Start of Data for the task

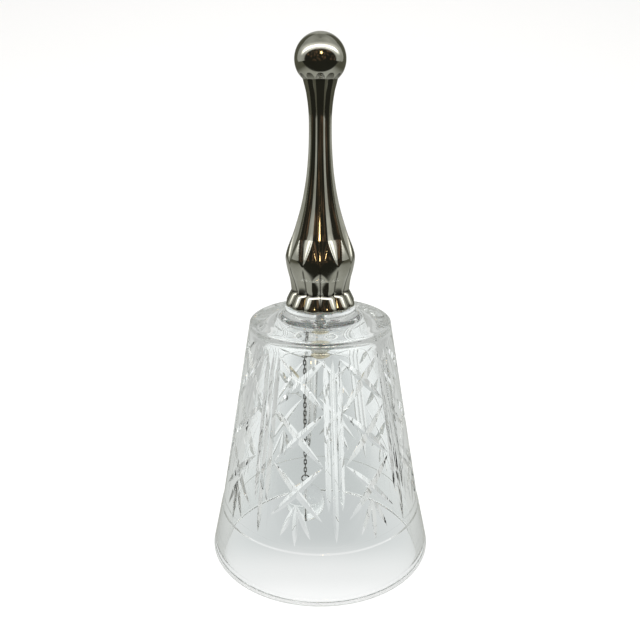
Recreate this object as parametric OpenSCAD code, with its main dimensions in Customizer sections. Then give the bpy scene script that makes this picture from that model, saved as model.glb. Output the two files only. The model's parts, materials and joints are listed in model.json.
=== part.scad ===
// Glass hand bell: a cut crystal bell with a plated metal handle.
// The rim rests on z = 0 and the axis of the bell is the Z axis.

/* [Glass bell] */
// Outer radius of the rim
rim_r = 39.6; // [34:0.2:48]
// Height of the plain band above the rim
band_h = 17.4; // [10:0.2:20]
// Outer radius at the top of the plain band
band_top_r = 36.1; // [32:0.1:44]
// How far the cut wall stands back from the band
ledge_in = 0.4; // [0.2:0.1:1]
// Outer radius of the shoulder
shoulder_r = 24; // [21:0.1:29]
// Height of the shoulder, where the wall starts to round over
shoulder_z = 85.6; // [76:0.2:103]
// Rise of the crown from the shoulder to the foot of the boss
crown_rise = 2.4; // [1.5:0.1:4]
// Height of the boss that the handle stands on
boss_h = 3.5; // [2:0.1:5]
// Wall thickness at the rim
rim_wall = 4.6; // [3:0.1:6]
// Wall thickness at the shoulder
shoulder_wall = 5.6; // [4:0.1:7]
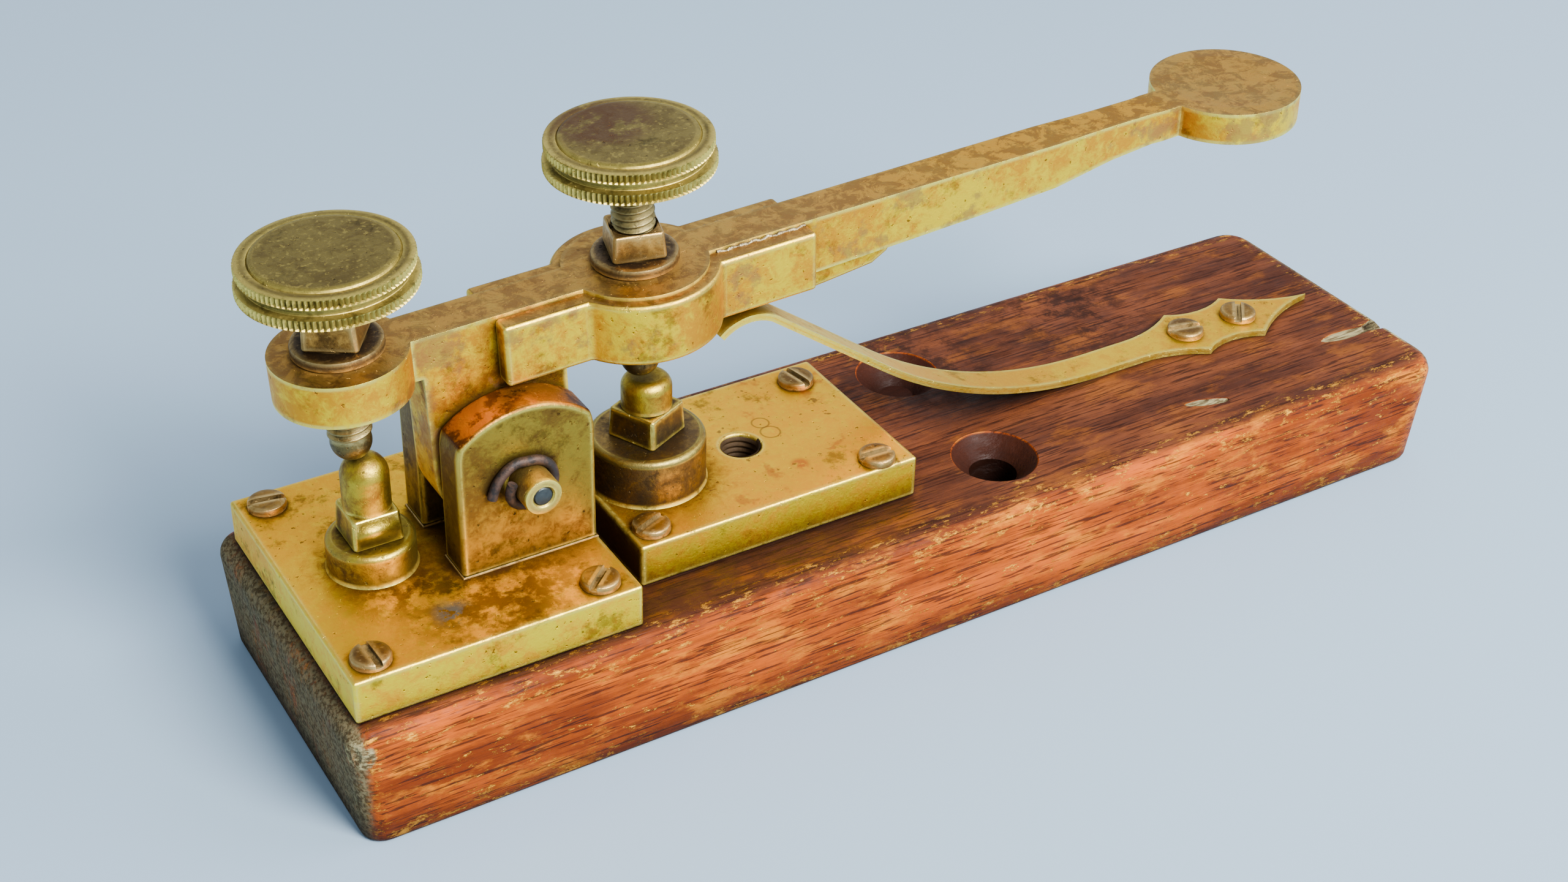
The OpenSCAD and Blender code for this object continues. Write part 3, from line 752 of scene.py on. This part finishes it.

End of Data for the task

[What is required] Restate the data above exactly, keeping each word as it stands.

[Expected answer]
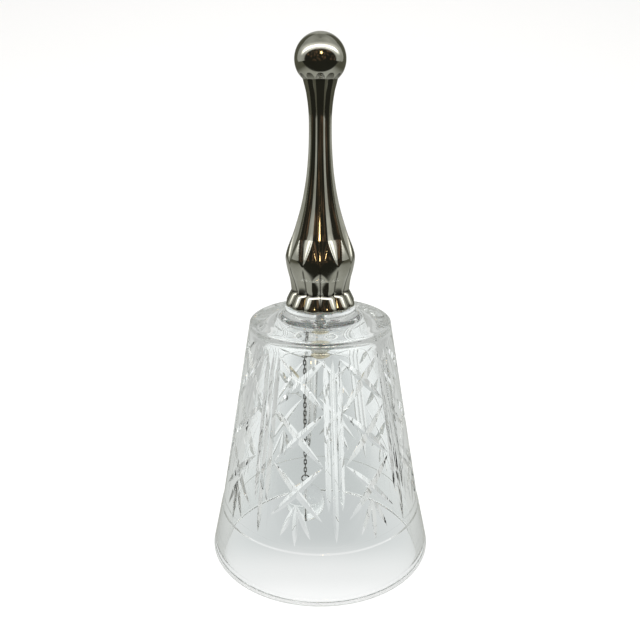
Recreate this object as parametric OpenSCAD code, with its main dimensions in Customizer sections. Then give the bpy scene script that makes this picture from that model, saved as model.glb. Output the two files only. The model's parts, materials and joints are listed in model.json.
=== part.scad ===
// Glass hand bell: a cut crystal bell with a plated metal handle.
// The rim rests on z = 0 and the axis of the bell is the Z axis.

/* [Glass bell] */
// Outer radius of the rim
rim_r = 39.6; // [34:0.2:48]
// Height of the plain band above the rim
band_h = 17.4; // [10:0.2:20]
// Outer radius at the top of the plain band
band_top_r = 36.1; // [32:0.1:44]
// How far the cut wall stands back from the band
ledge_in = 0.4; // [0.2:0.1:1]
// Outer radius of the shoulder
shoulder_r = 24; // [21:0.1:29]
// Height of the shoulder, where the wall starts to round over
shoulder_z = 85.6; // [76:0.2:103]
// Rise of the crown from the shoulder to the foot of the boss
crown_rise = 2.4; // [1.5:0.1:4]
// Height of the boss that the handle stands on
boss_h = 3.5; // [2:0.1:5]
// Wall thickness at the rim
rim_wall = 4.6; // [3:0.1:6]
// Wall thickness at the shoulder
shoulder_wall = 5.6; // [4:0.1:7]
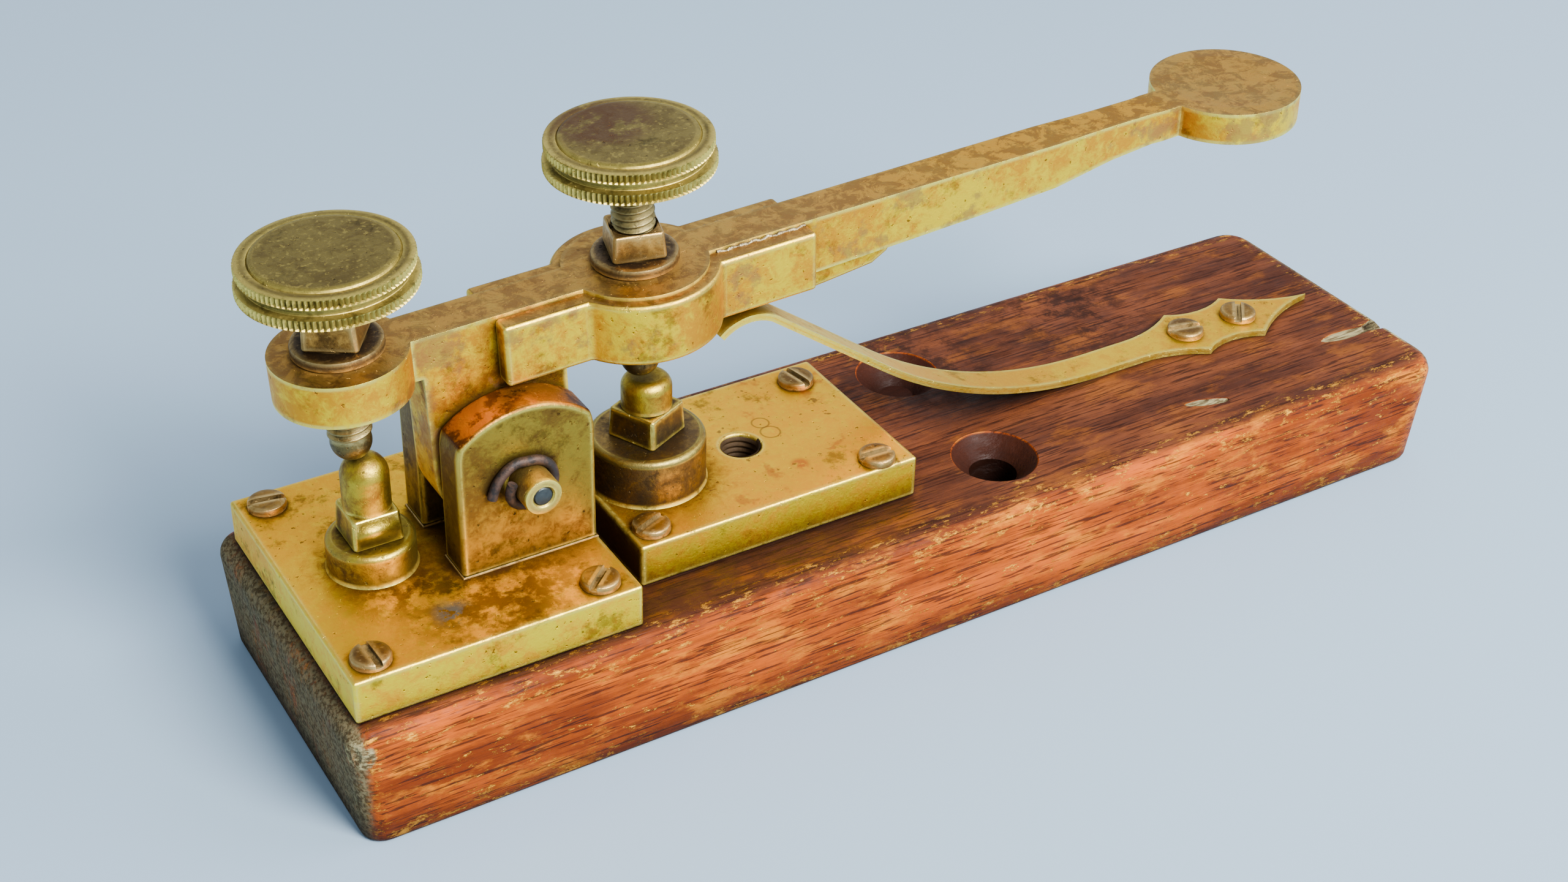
The OpenSCAD and Blender code for this object continues. Write part 3, from line 752 of scene.py on. This part finishes it.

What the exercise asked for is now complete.